■ **THE INPUT**
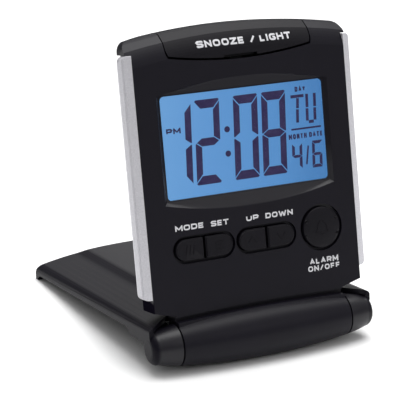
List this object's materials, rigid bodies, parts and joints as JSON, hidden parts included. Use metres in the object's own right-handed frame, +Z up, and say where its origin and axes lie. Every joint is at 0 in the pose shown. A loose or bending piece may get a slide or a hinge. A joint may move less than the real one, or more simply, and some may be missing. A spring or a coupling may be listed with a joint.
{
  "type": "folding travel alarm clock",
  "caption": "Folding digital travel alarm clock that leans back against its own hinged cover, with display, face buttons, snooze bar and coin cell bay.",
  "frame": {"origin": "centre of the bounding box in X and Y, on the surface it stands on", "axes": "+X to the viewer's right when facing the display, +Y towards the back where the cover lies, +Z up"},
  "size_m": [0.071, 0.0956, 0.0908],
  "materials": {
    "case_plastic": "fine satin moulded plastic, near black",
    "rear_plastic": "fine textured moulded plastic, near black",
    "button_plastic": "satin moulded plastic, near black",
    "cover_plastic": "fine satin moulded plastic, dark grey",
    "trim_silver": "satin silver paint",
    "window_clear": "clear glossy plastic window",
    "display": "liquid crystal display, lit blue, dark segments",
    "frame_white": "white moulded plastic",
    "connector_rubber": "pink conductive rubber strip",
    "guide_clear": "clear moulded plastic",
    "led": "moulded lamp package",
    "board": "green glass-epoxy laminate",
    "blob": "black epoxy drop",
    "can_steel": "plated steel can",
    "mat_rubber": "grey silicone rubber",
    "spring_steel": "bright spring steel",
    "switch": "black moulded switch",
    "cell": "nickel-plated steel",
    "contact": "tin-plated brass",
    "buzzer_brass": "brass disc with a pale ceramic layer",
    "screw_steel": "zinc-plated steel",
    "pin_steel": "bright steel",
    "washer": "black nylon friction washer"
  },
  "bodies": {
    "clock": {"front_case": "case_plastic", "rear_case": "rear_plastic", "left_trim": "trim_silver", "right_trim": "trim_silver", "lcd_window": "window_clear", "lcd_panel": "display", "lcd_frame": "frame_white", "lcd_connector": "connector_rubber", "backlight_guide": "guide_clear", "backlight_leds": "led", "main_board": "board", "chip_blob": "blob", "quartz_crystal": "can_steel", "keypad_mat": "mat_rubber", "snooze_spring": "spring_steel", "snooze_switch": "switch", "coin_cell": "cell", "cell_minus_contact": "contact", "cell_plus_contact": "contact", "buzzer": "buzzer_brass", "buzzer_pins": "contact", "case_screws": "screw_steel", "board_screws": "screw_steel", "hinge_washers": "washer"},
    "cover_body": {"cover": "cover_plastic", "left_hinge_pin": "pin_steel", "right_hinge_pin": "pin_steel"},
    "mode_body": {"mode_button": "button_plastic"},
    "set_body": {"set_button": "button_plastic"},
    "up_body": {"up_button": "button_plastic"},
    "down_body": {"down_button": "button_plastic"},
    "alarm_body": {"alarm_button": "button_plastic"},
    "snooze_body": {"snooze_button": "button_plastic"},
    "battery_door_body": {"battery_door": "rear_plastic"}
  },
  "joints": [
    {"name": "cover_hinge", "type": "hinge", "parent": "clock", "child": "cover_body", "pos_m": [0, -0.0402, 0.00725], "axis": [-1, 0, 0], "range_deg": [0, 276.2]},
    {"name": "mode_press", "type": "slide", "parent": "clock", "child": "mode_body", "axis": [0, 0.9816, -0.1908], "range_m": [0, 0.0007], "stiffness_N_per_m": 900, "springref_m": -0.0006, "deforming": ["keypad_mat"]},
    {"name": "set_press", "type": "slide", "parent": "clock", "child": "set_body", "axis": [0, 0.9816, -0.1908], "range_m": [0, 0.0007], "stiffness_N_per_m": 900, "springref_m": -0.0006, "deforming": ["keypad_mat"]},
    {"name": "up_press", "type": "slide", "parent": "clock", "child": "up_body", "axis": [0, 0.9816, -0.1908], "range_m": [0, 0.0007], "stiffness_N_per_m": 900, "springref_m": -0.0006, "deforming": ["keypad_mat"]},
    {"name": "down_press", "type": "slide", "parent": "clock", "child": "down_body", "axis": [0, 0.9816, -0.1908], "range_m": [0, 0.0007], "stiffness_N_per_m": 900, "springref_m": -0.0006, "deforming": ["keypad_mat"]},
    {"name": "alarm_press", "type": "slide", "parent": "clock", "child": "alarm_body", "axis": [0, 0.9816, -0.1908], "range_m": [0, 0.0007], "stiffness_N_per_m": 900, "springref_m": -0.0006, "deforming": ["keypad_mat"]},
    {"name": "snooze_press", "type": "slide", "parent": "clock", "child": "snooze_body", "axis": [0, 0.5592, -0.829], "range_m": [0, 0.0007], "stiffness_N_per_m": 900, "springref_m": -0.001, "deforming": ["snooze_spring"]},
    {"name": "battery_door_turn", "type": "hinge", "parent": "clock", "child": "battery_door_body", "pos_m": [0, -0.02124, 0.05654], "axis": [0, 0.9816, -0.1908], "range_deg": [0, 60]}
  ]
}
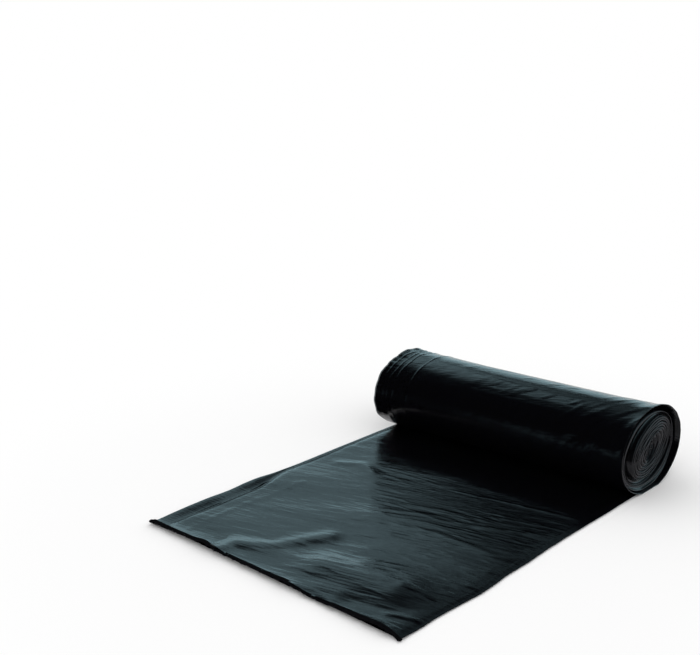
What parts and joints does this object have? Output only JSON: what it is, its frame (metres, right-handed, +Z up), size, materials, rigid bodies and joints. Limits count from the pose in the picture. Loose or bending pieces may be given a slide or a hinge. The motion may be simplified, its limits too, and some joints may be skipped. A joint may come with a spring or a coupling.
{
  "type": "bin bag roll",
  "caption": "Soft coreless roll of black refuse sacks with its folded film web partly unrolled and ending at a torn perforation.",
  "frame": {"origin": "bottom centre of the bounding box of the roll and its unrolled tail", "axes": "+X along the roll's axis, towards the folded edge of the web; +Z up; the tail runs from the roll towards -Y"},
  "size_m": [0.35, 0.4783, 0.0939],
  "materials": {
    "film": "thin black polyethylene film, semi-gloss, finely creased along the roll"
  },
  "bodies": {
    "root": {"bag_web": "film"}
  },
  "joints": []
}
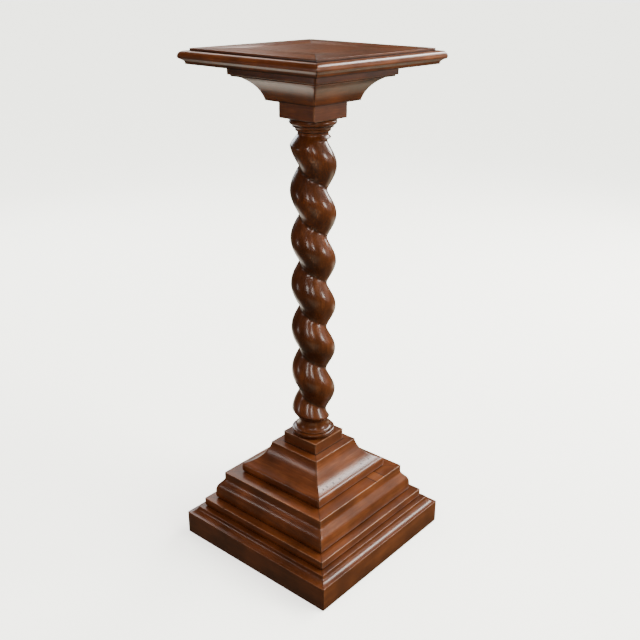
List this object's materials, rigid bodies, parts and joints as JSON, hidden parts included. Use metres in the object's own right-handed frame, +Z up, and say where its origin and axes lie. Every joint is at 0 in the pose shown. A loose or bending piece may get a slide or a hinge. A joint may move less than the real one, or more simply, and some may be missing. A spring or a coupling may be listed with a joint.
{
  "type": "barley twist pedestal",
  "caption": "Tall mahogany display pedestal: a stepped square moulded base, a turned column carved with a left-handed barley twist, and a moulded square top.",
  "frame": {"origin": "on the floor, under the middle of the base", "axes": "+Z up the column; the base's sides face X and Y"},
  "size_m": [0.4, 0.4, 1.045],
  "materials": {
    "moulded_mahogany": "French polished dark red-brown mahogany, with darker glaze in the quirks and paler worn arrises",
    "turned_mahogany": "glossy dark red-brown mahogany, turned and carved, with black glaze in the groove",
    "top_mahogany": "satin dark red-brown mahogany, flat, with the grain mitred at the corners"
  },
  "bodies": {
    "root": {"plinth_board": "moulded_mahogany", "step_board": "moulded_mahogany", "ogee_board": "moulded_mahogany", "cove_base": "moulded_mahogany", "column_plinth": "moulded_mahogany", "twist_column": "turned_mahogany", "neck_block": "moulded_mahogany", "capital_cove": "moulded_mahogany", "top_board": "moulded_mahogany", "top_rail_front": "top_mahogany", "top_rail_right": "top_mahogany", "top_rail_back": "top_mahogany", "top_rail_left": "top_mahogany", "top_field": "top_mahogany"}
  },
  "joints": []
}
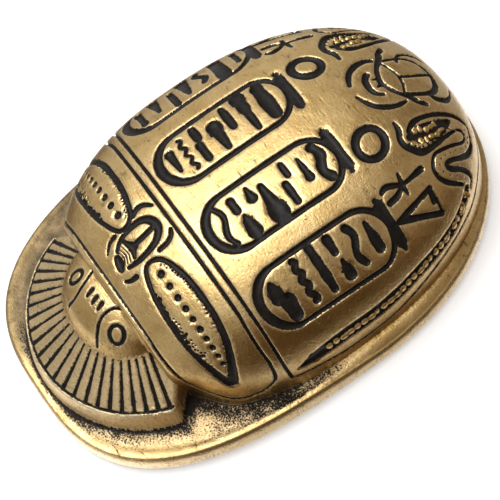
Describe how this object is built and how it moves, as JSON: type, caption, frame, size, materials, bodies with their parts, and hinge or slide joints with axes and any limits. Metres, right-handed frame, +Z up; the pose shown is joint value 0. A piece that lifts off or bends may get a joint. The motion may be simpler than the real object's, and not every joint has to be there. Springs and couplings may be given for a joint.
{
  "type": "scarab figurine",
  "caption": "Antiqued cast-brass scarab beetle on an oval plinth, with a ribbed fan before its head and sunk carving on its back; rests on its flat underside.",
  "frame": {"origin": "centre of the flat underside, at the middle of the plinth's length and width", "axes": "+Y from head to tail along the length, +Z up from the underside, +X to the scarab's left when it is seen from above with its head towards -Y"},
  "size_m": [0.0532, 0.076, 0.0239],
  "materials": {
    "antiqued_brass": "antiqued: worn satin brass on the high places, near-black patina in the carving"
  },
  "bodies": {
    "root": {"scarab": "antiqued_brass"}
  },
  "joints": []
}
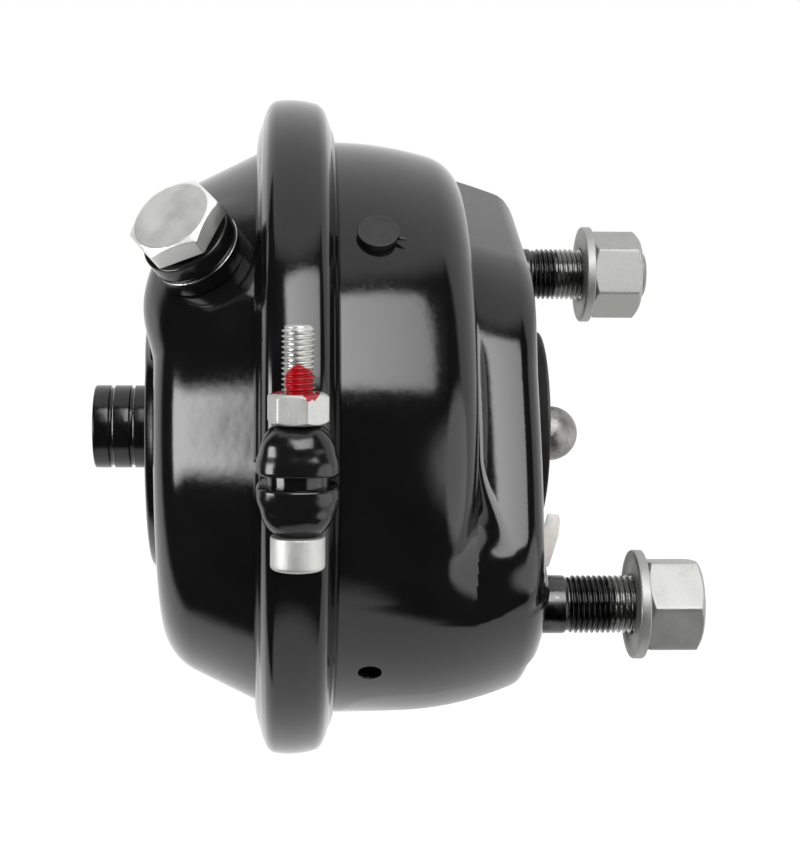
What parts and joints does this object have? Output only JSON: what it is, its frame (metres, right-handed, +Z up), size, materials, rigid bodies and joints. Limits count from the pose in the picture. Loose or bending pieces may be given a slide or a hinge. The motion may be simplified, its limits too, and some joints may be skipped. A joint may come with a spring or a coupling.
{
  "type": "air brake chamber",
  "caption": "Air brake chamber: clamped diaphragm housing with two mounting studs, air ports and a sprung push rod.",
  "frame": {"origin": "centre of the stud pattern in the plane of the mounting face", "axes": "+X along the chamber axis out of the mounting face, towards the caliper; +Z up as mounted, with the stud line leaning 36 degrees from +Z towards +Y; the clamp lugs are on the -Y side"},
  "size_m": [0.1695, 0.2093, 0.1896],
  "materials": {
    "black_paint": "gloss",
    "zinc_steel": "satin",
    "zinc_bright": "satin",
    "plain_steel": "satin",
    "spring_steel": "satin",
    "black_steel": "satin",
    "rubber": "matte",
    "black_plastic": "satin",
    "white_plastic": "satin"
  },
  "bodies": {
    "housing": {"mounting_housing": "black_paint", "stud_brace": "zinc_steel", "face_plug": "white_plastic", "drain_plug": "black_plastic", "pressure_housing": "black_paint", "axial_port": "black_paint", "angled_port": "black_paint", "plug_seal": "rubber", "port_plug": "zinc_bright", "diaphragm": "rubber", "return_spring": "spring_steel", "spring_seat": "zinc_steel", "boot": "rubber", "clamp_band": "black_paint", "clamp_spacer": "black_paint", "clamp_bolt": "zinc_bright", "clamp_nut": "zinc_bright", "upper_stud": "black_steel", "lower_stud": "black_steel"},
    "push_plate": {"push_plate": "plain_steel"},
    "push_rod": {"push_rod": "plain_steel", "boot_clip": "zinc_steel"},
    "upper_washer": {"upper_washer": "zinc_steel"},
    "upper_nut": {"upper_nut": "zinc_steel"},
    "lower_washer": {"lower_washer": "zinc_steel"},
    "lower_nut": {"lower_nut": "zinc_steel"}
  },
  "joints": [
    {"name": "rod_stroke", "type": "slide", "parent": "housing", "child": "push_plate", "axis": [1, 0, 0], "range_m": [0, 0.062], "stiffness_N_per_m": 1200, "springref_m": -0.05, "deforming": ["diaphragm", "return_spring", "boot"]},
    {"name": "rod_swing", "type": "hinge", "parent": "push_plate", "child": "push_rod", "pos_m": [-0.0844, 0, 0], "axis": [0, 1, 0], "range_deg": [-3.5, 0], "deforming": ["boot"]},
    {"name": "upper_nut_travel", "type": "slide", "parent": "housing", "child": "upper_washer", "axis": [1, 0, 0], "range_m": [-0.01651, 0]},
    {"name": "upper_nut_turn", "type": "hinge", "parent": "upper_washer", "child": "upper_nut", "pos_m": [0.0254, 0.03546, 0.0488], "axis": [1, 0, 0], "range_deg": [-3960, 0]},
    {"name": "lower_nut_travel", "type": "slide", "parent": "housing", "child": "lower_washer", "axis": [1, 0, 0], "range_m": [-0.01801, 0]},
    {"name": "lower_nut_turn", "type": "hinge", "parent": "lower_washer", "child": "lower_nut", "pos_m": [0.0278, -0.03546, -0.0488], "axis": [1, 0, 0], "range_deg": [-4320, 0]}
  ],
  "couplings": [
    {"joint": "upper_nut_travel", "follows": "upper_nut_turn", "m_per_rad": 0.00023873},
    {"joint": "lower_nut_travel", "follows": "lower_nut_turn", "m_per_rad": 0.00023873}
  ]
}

■ **GOAL**
Your task is to gather every line with the word "that" and copy it.

■ **COMPLETE RESPONSE**
  "caption": "Folding digital travel alarm clock that leans back against its own hinged cover, with display, face buttons, snooze bar and coin cell bay.",
Describe how this object is built and how it moves, as JSON: type, caption, frame, size, materials, bodies with their parts, and hinge or slide joints with axes and any limits. Metres, right-handed frame, +Z up; the pose shown is joint value 0. A piece that lifts off or bends may get a joint. The motion may be simpler than the real object's, and not every joint has to be there. Springs and couplings may be given for a joint.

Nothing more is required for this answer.